A director is not liable for acts of fellow directors. However if they become aware of serious breaches of
duty by other directors, they may have a duty to inform members of them or to take control of assets of
the company without having proper delegated authority to do so.


In such cases the director is liable for their own negligence in what they allow to happen and not directly
for the misconduct of the other directors.


9.10 Directors' personal liability


As a general rule a director has no personal liability for the debts of the company. But there are certain
exceptions.


 Personal liability may arise by lifting the veil of incorporation.


 A limited company may by its articles or by special resolution provide that its directors shall have
unlimited liability for its debts.


 A director may be liable to the company's creditors in certain circumstances.


 In cases of fraudulent or wrongful trading liquidators can apply to the court for an order that those
responsible (usually the directors) are liable to repay all or some specified part of the company's debts.

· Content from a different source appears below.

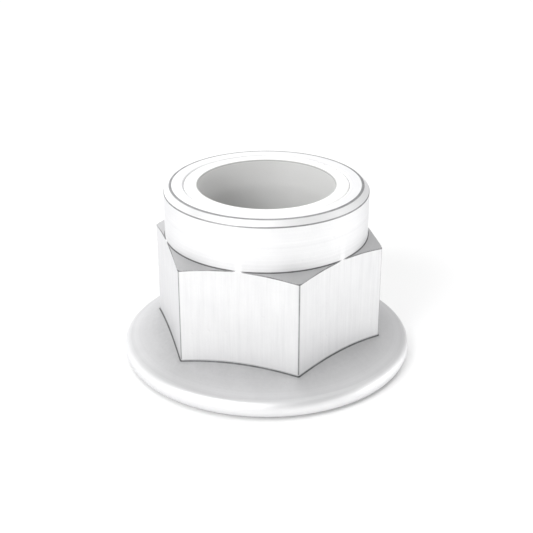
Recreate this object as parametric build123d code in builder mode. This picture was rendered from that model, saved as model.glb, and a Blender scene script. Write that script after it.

Can a director be held personally liable for negligent advice given by their company? The case below
shows that they can, but only when they assume responsibility in a personal capacity for advice given,
rather than simply giving advice in their capacity as a director.


Williams and Another v Natural Life Health Foods Ltd 1998


The facts: The director was sued personally by claimants who claimed they were misled by the company's
brochure. The director helped prepare the brochure, and the brochure described him as the source of the
company's expertise. The claimants did not however deal with the director but with other employees.


Decision: The House of Lords overruled the Court of Appeal, and ruled that the director was not personally
liable. In order to have been liable, there would have had to have been evidence that the director had
assumed personal responsibility. Merely acting as a director and advertising his earlier experience did not
amount to assumption of personal liability.